Военно-транспортным самолётом Яков с семьёй прибывают на новое место службы – Киргизия, Иссык-Кульский район, город Пржевальск, который находился вблизи восточной оконечности озера Иссык-Куль, примерно в 150 км от киргизско-китайской границы. Городок основан 1 июля 1869 года, как военно-административный центр на караванной дороге из Чуйской долины в Кашгарию. Основанием для постройки города-крепости был наркотрафик из Китая в Россию. 23 марта 1889 года по велению царя Александра III, городок Караколь был переименован в Пржевальск для увековечивания в Средней Азии памяти Николая Михайловича Пржевальского. В своём пятом путешествии Николай Михайлович умер в Караколе от брюшного тифа. Незадолго перед смертью Пржевальский попросил похоронить его на берегу Иссык-Куля, и желание его было выполнено. По указу государя на могиле великого путешественника воздвигли памятник.

Город имел строгую прямоугольную форму. Каждый житель был обязан возле своего дома посадить сад и аллею. В самом центре появился деревянный православный храм, а чуть позже каменная мечеть.

Валя очень тяжело перенесла этот перелёт. Она ещё ничего не сказала Яше, но сама знала – у них будет малыш. В связи с этим переездом у неё были хорошие предчувствия, что беды их закончились. Ведь они будут жить рядом с её родителями. Село Теплоключенка, откуда она была родом, находилось всего в 30 км от Пржевальска. А возле мамы, родных и близких, конечно же, всё будет по-другому. Есть на кого положиться. Да и родители будут счастливы увидеть повзрослевшую внучку. А тут и второй скоро родится. Вот и пусть внучатами порадуются. Всё это время у Вали не было связи с родными. Она очень не хотела расстраивать их своими бедами и трудностями. Теперь всё будет хорошо. Им с Яшей выпал счастливый случай – надо же было получить назначение на Валину родину. Это событие радовало, бодрило, давало надежду на лучшее.

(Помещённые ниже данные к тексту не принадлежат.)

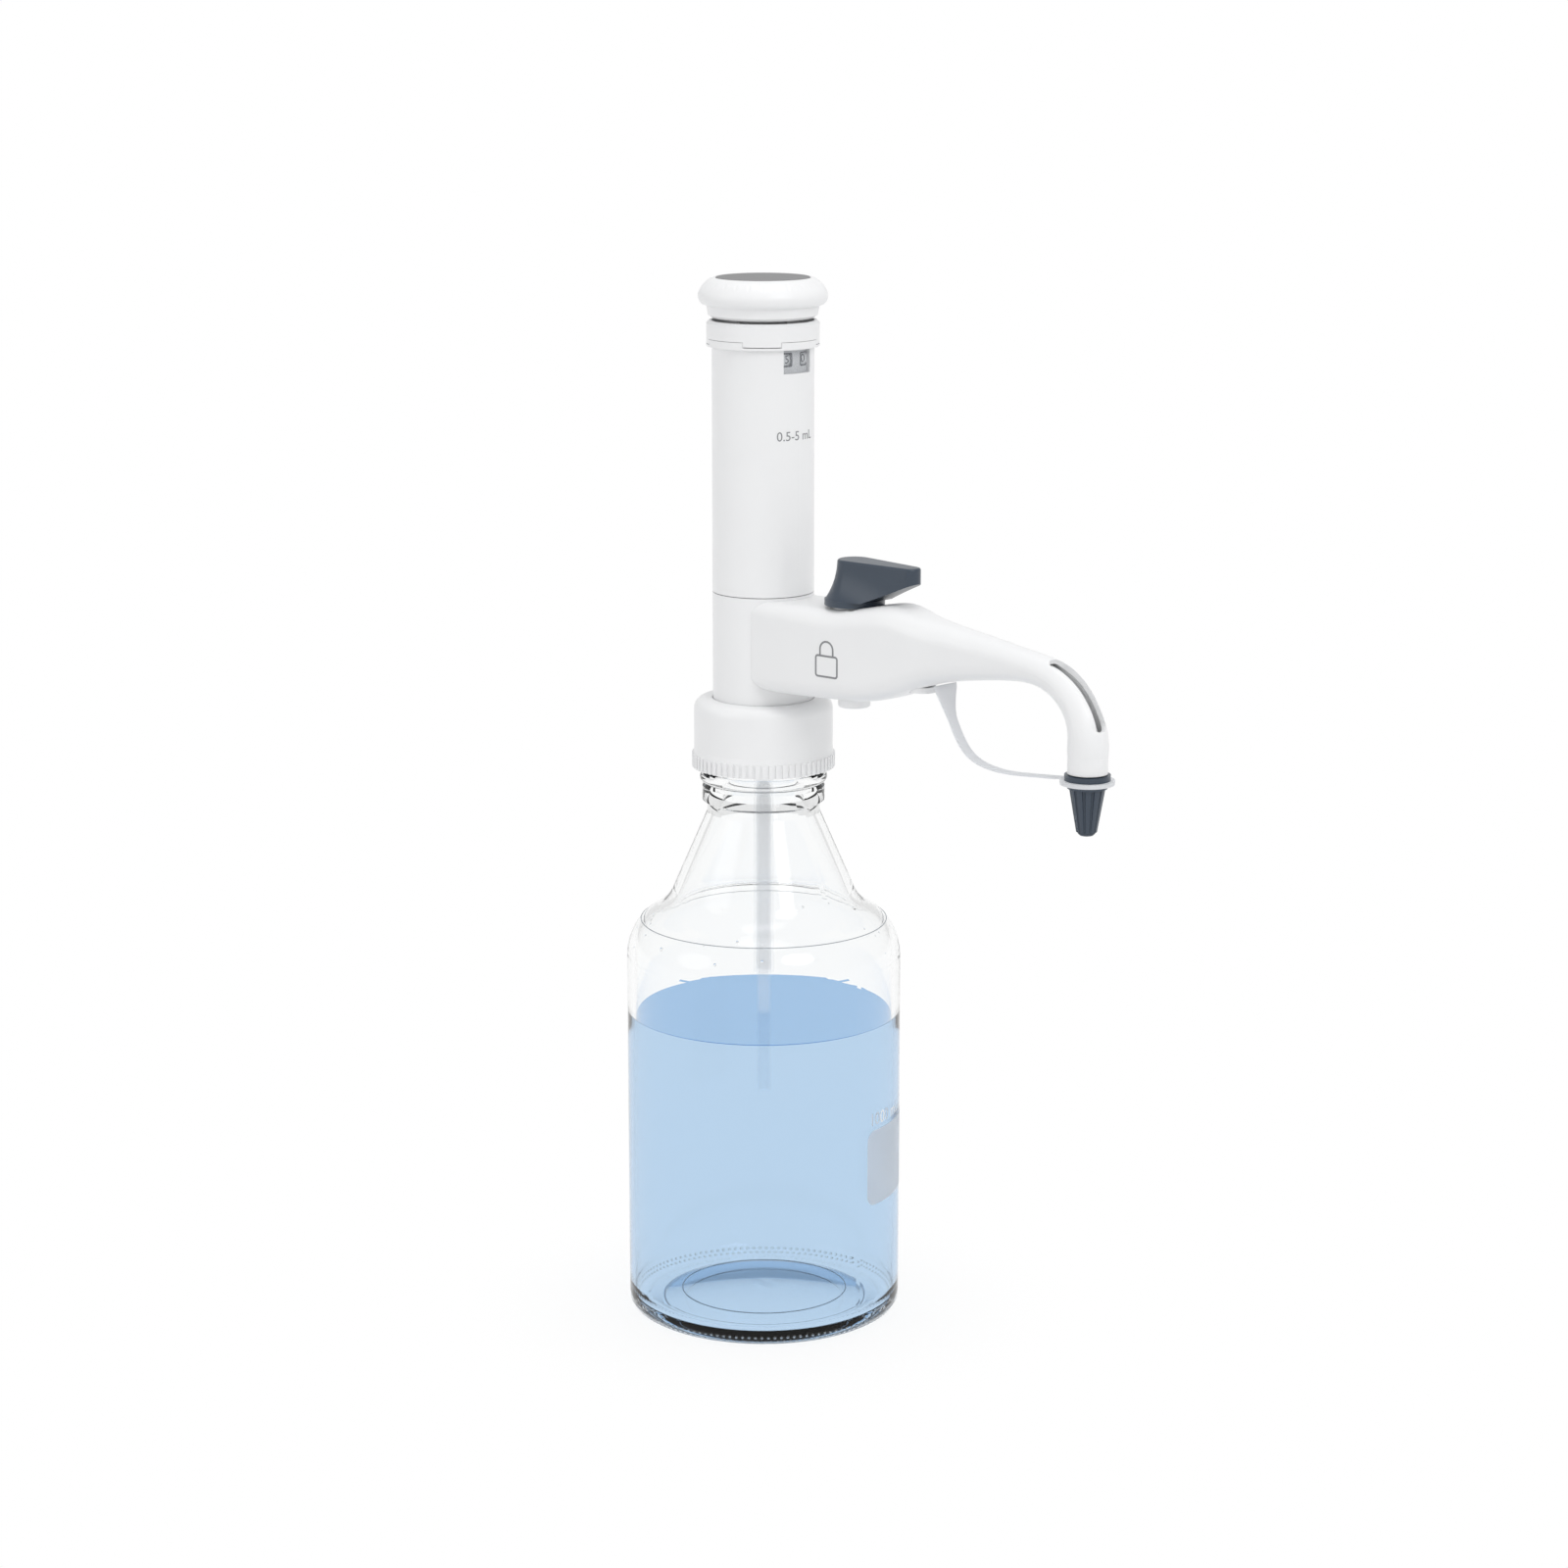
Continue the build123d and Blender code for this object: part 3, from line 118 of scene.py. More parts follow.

Приехав в военный городок, Валентина хлопотала по обустройству в приподнятом настроении. Они поселились в небольшом домике для семейных офицеров. Просторный зал и две маленькие уютные спаленки вполне устраивали. Им выдали две казённые железные кровати с панцирными сетками, стол и 4 стула, а также небольшой шкаф. Вот и вся мебель. Но Валя нисколько не расстраивалась таким мелочам. На выходные они поедут к её родителям, и она была уверена, что всё необходимое им с Яшей подарят. Так и случилось. Многочисленные родственники радушно встретили Валентину с Яковом и Светланку. Даже уговорили Яшу оставить на недельку-две погостить у них Валю с дочкой. Уж больно все соскучились. Разве одного дня им хватит, чтобы рассказать, поделиться, поплакать и посочувствовать?

Конечно же, мама сразу заметила Валино положение. Она старалась повкуснее покормить её с внучкой, побаловать. Родители держали корову. Сметана и творожок были хорошим подспорьем. Отец так же, как и всегда, возился с пчёлами. Мёд в родительском доме был постоянно. Валя наслаждалась покоем, окружённая заботой. Можно было не переживать за Светланку. Многочисленные родные по очереди таскали её по гостям и баловали, чем могли. Валя её и не видела. Две недели пролетели, как один день. Надо было возвращаться к мужу. Яков обещал приехать за ними на служебной машине. Как и ожидала Валентина, ей собрали настоящее приданое. По приезду Яша был удивлён, обнаружив среди подаренных вещей кроватку-колыбельку.